Would you print the material exactly, starting at its first line and ending at the line holding "bpy.context.scene.camera = camera"?

- _Recorded data_:
/---
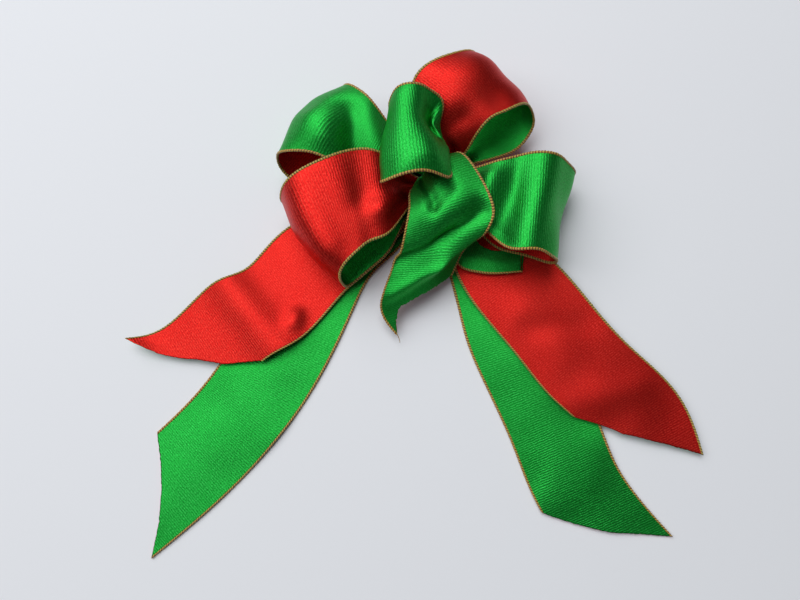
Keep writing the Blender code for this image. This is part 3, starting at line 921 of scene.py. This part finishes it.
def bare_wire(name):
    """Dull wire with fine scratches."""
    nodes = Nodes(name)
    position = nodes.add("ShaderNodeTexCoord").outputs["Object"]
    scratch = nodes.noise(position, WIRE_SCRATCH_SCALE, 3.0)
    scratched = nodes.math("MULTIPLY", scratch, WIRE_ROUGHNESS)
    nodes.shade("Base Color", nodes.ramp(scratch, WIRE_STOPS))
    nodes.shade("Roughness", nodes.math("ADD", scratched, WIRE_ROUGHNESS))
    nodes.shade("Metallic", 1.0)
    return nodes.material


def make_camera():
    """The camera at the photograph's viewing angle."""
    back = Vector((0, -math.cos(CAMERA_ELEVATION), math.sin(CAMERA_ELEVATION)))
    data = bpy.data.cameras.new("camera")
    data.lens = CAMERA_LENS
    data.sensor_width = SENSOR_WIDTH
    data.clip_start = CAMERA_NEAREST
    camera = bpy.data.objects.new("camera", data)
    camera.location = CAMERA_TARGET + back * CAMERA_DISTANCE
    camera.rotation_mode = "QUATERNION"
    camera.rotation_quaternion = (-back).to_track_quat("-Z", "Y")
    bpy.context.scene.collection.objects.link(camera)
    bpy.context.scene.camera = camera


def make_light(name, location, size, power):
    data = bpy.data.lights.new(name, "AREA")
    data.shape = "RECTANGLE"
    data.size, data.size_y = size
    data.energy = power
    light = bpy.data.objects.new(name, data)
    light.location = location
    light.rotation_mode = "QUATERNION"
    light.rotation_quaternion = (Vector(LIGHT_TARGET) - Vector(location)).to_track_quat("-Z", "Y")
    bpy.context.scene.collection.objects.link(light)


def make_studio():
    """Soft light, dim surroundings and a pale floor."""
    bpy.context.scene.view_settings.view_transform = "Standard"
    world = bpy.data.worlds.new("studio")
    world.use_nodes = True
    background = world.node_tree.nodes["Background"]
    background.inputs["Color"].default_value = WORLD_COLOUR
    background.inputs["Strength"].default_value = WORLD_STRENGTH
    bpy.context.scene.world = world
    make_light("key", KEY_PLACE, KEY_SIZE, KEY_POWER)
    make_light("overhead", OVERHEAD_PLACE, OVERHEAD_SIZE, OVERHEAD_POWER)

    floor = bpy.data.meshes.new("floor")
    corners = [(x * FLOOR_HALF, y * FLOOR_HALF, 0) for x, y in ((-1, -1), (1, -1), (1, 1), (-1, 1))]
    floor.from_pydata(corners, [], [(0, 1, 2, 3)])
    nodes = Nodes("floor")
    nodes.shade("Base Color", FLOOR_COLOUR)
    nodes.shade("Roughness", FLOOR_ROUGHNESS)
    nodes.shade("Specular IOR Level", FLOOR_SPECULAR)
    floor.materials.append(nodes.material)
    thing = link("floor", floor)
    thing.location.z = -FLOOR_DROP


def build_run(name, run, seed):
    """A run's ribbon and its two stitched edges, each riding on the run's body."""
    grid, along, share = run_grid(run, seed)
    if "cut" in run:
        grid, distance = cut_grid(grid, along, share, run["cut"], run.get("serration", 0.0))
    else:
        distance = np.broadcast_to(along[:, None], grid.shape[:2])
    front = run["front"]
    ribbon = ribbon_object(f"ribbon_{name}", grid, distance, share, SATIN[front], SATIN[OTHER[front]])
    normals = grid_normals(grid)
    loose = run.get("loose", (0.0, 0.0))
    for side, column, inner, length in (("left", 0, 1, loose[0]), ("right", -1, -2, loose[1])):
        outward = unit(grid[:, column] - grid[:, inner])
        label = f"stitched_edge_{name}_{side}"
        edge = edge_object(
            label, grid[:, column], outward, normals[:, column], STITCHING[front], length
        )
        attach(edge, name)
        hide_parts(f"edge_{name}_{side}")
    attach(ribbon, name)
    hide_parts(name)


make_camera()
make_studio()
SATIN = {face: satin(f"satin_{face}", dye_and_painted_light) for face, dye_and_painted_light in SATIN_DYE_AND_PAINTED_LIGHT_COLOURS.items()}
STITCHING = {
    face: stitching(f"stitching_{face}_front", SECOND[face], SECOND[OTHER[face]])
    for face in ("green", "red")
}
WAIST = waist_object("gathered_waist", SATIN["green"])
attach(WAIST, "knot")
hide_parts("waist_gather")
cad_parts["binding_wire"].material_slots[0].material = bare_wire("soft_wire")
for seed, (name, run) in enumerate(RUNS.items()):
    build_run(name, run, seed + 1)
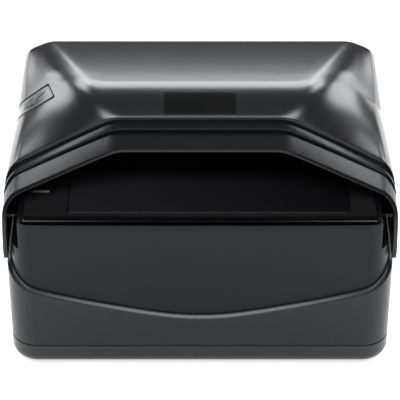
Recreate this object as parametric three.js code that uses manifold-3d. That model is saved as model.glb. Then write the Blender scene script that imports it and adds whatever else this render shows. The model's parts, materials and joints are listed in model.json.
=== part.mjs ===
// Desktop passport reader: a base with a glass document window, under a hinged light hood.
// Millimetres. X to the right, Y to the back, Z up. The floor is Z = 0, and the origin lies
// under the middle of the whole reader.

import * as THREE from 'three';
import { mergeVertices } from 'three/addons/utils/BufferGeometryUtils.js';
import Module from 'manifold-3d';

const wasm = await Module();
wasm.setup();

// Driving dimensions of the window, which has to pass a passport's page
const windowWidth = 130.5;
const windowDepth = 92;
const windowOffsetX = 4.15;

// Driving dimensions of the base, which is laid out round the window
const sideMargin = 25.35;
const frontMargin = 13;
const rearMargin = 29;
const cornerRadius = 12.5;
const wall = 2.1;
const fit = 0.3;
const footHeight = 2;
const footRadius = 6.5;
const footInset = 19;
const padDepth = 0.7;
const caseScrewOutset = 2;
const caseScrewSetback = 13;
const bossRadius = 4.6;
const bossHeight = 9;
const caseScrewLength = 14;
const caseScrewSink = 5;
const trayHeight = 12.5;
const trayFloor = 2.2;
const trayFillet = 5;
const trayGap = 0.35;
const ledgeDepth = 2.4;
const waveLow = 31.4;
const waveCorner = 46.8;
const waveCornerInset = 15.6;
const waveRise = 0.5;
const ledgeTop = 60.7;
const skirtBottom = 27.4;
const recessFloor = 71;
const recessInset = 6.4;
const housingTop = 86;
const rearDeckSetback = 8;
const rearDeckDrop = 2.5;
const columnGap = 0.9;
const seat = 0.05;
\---
- _Exercise answer_:
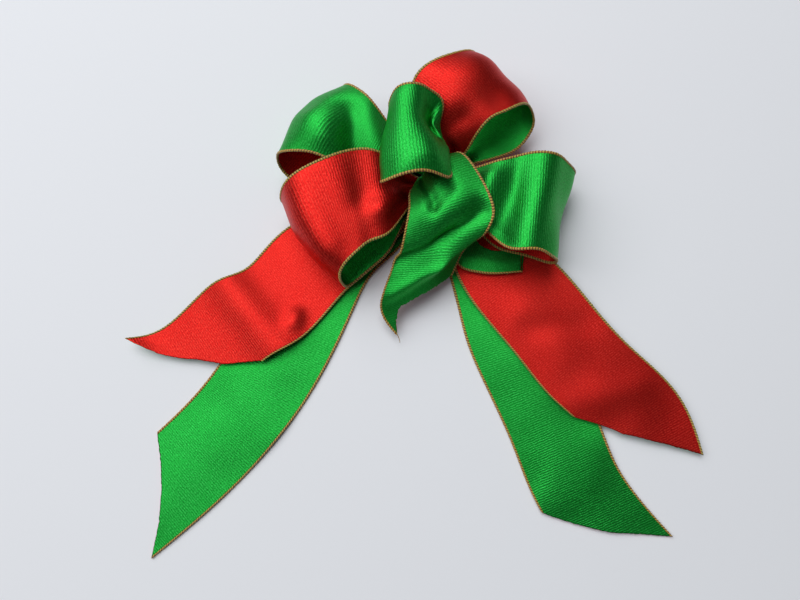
Keep writing the Blender code for this image. This is part 3, starting at line 921 of scene.py. This part finishes it.
def bare_wire(name):
    """Dull wire with fine scratches."""
    nodes = Nodes(name)
    position = nodes.add("ShaderNodeTexCoord").outputs["Object"]
    scratch = nodes.noise(position, WIRE_SCRATCH_SCALE, 3.0)
    scratched = nodes.math("MULTIPLY", scratch, WIRE_ROUGHNESS)
    nodes.shade("Base Color", nodes.ramp(scratch, WIRE_STOPS))
    nodes.shade("Roughness", nodes.math("ADD", scratched, WIRE_ROUGHNESS))
    nodes.shade("Metallic", 1.0)
    return nodes.material


def make_camera():
    """The camera at the photograph's viewing angle."""
    back = Vector((0, -math.cos(CAMERA_ELEVATION), math.sin(CAMERA_ELEVATION)))
    data = bpy.data.cameras.new("camera")
    data.lens = CAMERA_LENS
    data.sensor_width = SENSOR_WIDTH
    data.clip_start = CAMERA_NEAREST
    camera = bpy.data.objects.new("camera", data)
    camera.location = CAMERA_TARGET + back * CAMERA_DISTANCE
    camera.rotation_mode = "QUATERNION"
    camera.rotation_quaternion = (-back).to_track_quat("-Z", "Y")
    bpy.context.scene.collection.objects.link(camera)
    bpy.context.scene.camera = camera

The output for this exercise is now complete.